D’un autre côté, en même temps, les salariés ont besoin de reconnaissance de leurs qualifications, d’évolutions de carrières et de visibilité dans leur vie professionnelle et personnelle. Ils ont besoin de continuité là où actuellement les évolutions et les mutations sont le plus souvent vécues sur le mode de la rupture imposée par les employeurs.
C’est aussi pour répondre à cette contradiction apparente que la CGT a développé son concept de statut du travail salarié. C’est dans ce cadre théorique, dans la dynamique des interrelations existant entre l’économique et le social que nous abordons la formation professionnelle dans notre pays.

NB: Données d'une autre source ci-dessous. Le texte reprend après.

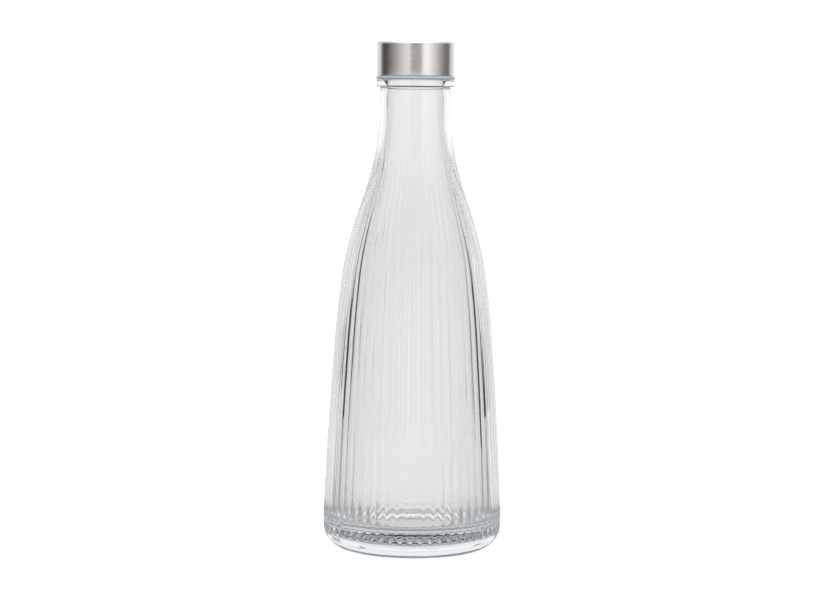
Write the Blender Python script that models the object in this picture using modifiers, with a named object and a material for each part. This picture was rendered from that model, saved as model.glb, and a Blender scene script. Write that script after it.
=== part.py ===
"""Fluted glass water bottle with a two-start screw cap.

The bottle stands on +Z with its axis on the Z axis and its foot at Z = 0.
Lengths are written in millimetres and turned into metres where the meshes are made.
"""
import math

import bmesh
import bpy
from mathutils import Matrix

MM = 0.001

# Glass body
FLUTES = 56
FLUTE_DEPTH = 0.85              # at the widest point; it falls with the square of the radius
FIRST_ARRIS = 2.0               # degrees from +X to the nearest ridge between two flutes
FLUTE_HEAD = (212.0, 232.0)     # heights over which a flute fades into the plain neck
WIDEST_RADIUS = 50.0
WIDEST_HEIGHT = 21.5
HEEL_RADIUS = 12.3
HEEL_SET_IN = 0.1               # the heel starts this far inside the widest radius
FOOT_INNER_RADIUS = 34.0
PUNT_HEIGHT = 2.5
PUNT_ROWS = (1.0, 0.8, 0.5, 0.0)  # rows of the hollow under the foot, as parts of its radius
FLOOR_THICKNESS = 15.0
INNER_HEEL_RADIUS = 8.0
WALL = 3.5
NECK_EXTRA_WALL = 0.4
NECK_WALL_GAIN = (200.0, 250.0)  # heights over which the wall thickens into the neck
NECK_FLARE = 0.5                # the neck widens by this much into the underside of the bead
BORE_RADIUS = 15.6
MOUTH_BEVEL = 1.0               # the bore opens out by this much at the rim
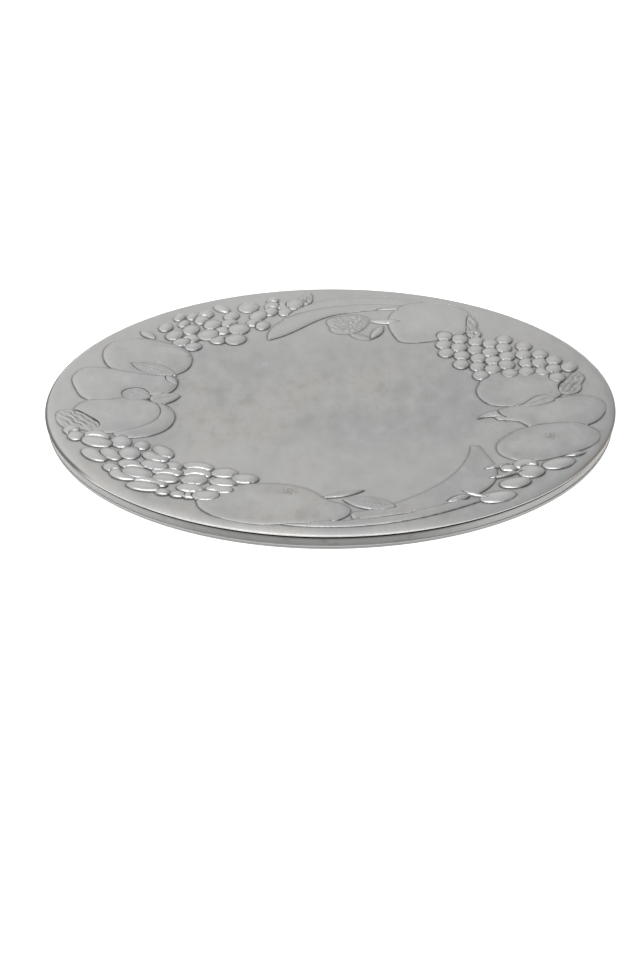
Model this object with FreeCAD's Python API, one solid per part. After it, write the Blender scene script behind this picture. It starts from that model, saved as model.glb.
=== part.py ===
import FreeCAD, Part

import math
import os

# A round serving plate of cast metal, with fruit in low relief round its border.
# Millimetres. Z is up and z = 0 is the table. X runs to the right and Y away from the
# diner's side. The origin is the middle of the ring that the plate stands on.
#
# The plate is a flat casting on a separate foot ring. Every fruit, bunch and leaf is a
# flat-backed ornament fixed face to face on the casting's flat top.

# Driving dimensions
PLATE_DIAMETER = 305.0
PLATE_HEIGHT = 10.0  # from the table to the flat top
DISC_THICKNESS = 3.5
RING_WIDTH = 8.0  # how thick the foot ring is, measured along a radius
FRUIT_HEIGHT = 1.5  # how far the large fruits stand above the flat top
GRAPE_HEIGHT = 1.9
LEAF_HEIGHT = 1.2
STEM_HEIGHT = 1.5
LEAF_ON_FRUIT_HEIGHT = 1.6  # a leaf that lies over a fruit
CROWN = 0.45  # the share of its height by which a crowned top falls towards its edge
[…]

Il ne s’agit pas, pour la CGT, de simplement travailler à l’adaptation de chaque salarié à des postes de travail qui évoluent sans cesse ou de se contenter de proposer des formations pour accompagner un salarié vers un nouvel emploi après la rupture d’un contrat de travail. Nous nous plaçons résolument dans une perspective de dynamique économique et sociale où la formation initiale et continue, les déroulements de carrières, les qualifications, les salaires sont les puissants moteurs du développement.
Ainsi la formation professionnelle n’est pas le moyen d’adapter les salariés aux évolutions technologiques ou à l’organisation du travail ; la formation des salariés et l’élévation de leurs niveaux de qualification sont eux-mêmes facteurs de développement des entreprises, de dynamisme de l’économie de notre pays
Il n’y aura pas d’évolution positive possible sans replacer la formation dans le besoin d’émancipation de l’individu, sans placer le salarié au centre des besoins qu’ont aujourd’hui les entreprises. Elles ont besoin, comme notre pays, de salariés mieux formés, plus qualifiés, mieux en situation d’appréhender leur avenir de celui de leur métier. Il ne suffit pas de répéter que le travail change et que les salariés doivent développer leurs compétences pour s’adapter aux besoins des entreprises.
Cette approche appartient au passé. Nous devons au contraire anticiper, prendre de la hauteur sur ces questions. La place de l’homme au travail mérite une réforme qui s’appuie sur son besoin d’épanouissement, sur l’évolution du contenu du travail et la reconnaissance de la valeur travail. C’est dans cette démarche que s’inscrit la CGT.
Pourtant la méthode employée et imposée par le gouvernement ne permettra vraisemblablement pas de s’engager dans un tel chemin qui serait si utile aux salariés et à notre économie. Le Conseil d’Orientation pour l’Emploi (COE) doit faire des préconisations et une conférence quadripartite est prévue avant l’été pour clore un processus de négociation associant l’Etat, les régions, les organisations syndicales de salariés et les organisations d’employeurs.
Que les régions soient associées se justifie aisément au regard de leurs nouvelles compétences en matière de formation professionnelle et des efforts budgétaires qu’elles consentent. Ainsi en 2005, sur un budget total de 25,9 milliards d’euros pour la formation professionnelle, les régions ont participé à hauteur de 3,3 milliards.
Cependant cette implication des régions présente aussi des risques. D’abord, la tentation est grande pour l’Etat de se désengager en transférant sur les Régions les financements. Ensuite, ce transfert peut ouvrir, sous différentes formes, la voie à une régionalisation, totale ou partielle, brutale ou rampante, à court ou long terme, des diplômes et certifications.
On ne peut pas à la fois demander, voire imposer, la mobilité aux salariés et mettre des obstacles ou des freins aux déplacements inter régionaux en ne reconnaissant pas, partout sur le territoire national, voire en Europe, les qualifications nécessaires à l’exercice des métiers.
Dans ce contexte la CGT négociera avec la ferme volonté d’être utile au pays et à ses salariés. Nous travaillons pour que la formation professionnelle soit un droit attaché à la personne du salarié, opposable et transférable.
Nous pensons que les entreprises, les pouvoirs publics doivent investir dans la formation des salariés afin de stimuler l’économie. La formation professionnelle n’est pas un supplément d’âme, elle n’est pas un domaine réservé, elle est encore moins un moyen de régler des comptes. Elle est un besoin pour l’activité, le dynamisme, l’avenir du pays et de ses salariés.